Silent Night | Lexus NX 300h

BY Azfar Hashim

Lexus enters the German-dominated segment with its fresh offering, but beneath all that fancy sheetmetal, is there any real substance?

Photos by Azfar Hashim

Lexus first brought the concept of this whole hybridized SUV about 21 years, 3 months and 28 days ago, and it seemed to have work. Reliably. Which is quite a feat considering the amount of engineering effort and R & D they had to go through before (a) finally getting approval to actually sell and (b) put them on the road for consumer. The RX Hybrid luxury SUV was so successful, Lexus is officially the pioneer.

To reach out to the younger crowd, Lexus now introduces their NX; like how BMW has the X-ohmahgawd-3, Audi with the Q-aging-gracefully-5, Range Rover with the crazy sexy Evoque and Porsche with their out-of-this-world Macan — you get the picture.

However unlike the European market, our market only gets the hybrid NX first; the 2.0-litre turbo variant will only arrive somewhere in the first quarter of 2015.

Which is not a bad thing, really. Smart, even, if you were to see it from Lexus’ perspective - while the Europeans are still busy pushing out their turbocharged model, the Japanese promotes their greener option. But still if you’re like me (and I’m sure there’s a significant bunch of you), you’ll be on the fence about the NX hybrid.

Ok, let’s move on. The NX 300h looks rather radical compared to its peers in the segment though. There are bold lines, stunning creases, stylish head and rear lights; a lot of work went into designing the exterior itself. That front face with the highly detailed bumper finished with a one-piece spindle grille, looks ready to swallow anything in its way. The only downside are those wheels that still look undersized and out of place on the car. Oh, those are 18-inch mind you.

Interior wise, Lexus obviously worked hard to make it this good. Ergonomically speaking, it’s a brilliant place to be in; looks un-Japanese and bold, but each and every control buttons are logically placed. On top of that, they feel solid and should be able to last for at least another century. A lovely touch? Ahh… That analogue clock at the centre of it all. Then to give the car more gadgetry, Lexus had also included what they call a Remote Touch Interface; think of it as using a wireless mouse with a PC. To be frank, it’s not the most intuitive in the segment — still faaaar in terms of user-friendliness if you were to compare it to the iDrive and MMI systems.

The steering wheel is lurvvely and perfectly sized, this has to be the best in the segment. The chairs are all equally comfy, which is a Lexus specialty — by the way, the front two gets both warmer and cooler as standard.

The rear seat can accommodate up to three average-sized adults in comfort, thanks particularly to the almost flat floor. A large fixed glass roof also comes standard, but on a more personal note, I would rather take a normal sunroof over this - it may mess up my combed hair but will still come in useful at times when I'm sick of the air-con...

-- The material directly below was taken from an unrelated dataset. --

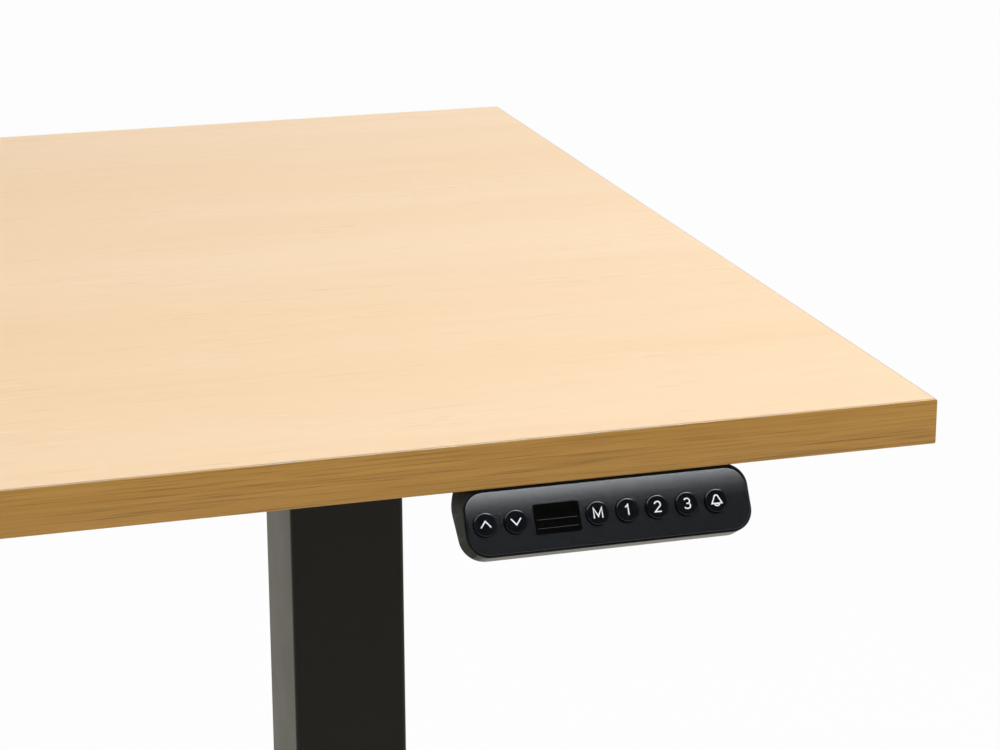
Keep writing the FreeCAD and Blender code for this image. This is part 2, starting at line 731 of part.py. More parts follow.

Now let’s talk about how it drives. Under the bonnet of the NX lies a 2.5-litre four-cylinder petrol engine that is mated to a powerful electric motor that also gives you extra juice when needed. Combined, it is good for some 194 bhp and 201 Nm of torque, taking only 9.2 seconds to do the 0-100 km/h sprint.

If you’ve never known how it is like to be in a monastery, driving with a fully charged battery cell in EV mode will give you a good idea. Driving around town in full-electric mode, all you hear is a soft electrical whirr from the electric motor as you pull away from one junction to the other; it is eerily quiet, you need to switch on the audio system to actually get some sign of life. Well to get some little entertainment as you drive, you can toggle the screen to the Energy Monitor and watch either the engine charging the battery pack or whether the regenerative braking is adding juice back to the battery pack.

Swap to Sport and you do feel a different character coming to life. Despite the rather hefty 1.8-tonne kerb weight, it sprints rather alarmingly quick; which is of course useful for overtaking that road-hogging cab ahead. Ok, so the CVT ‘box may sap some life out of the NX, but it still works very well. On a separate note, Lexus knows that you may get bored of driving the NX like an old man, so they’ve added a pair of paddle-shifters here to let you shift the virtual ratios up and down like a, well, rally driver.

Handling wise, the NX is both predictable and safe. You can still push it a little faster into corners but at the first sign of under-steer, the traction control would step in to correct things again. Body control, for a car this tall, is surprisingly good too — it moves and shifts very well not to throw you off. To sum it all up, you need to be a big idiot to actually make the car nervous.

To pass off the Lexus NX 300h as a character-less SUV would not do justice, because of the way it offers itself as a green car one moment, and then suddenly as a reliably fast SUV the next, at a simple scroll of a knob. The Macan may still be the SUV of the moment, but the NX is definitely something else you should not ignore.

I like it. The 13.2 km/L I’ve averaged made me like it even more.

Oh golly, can't believe I've just said all that.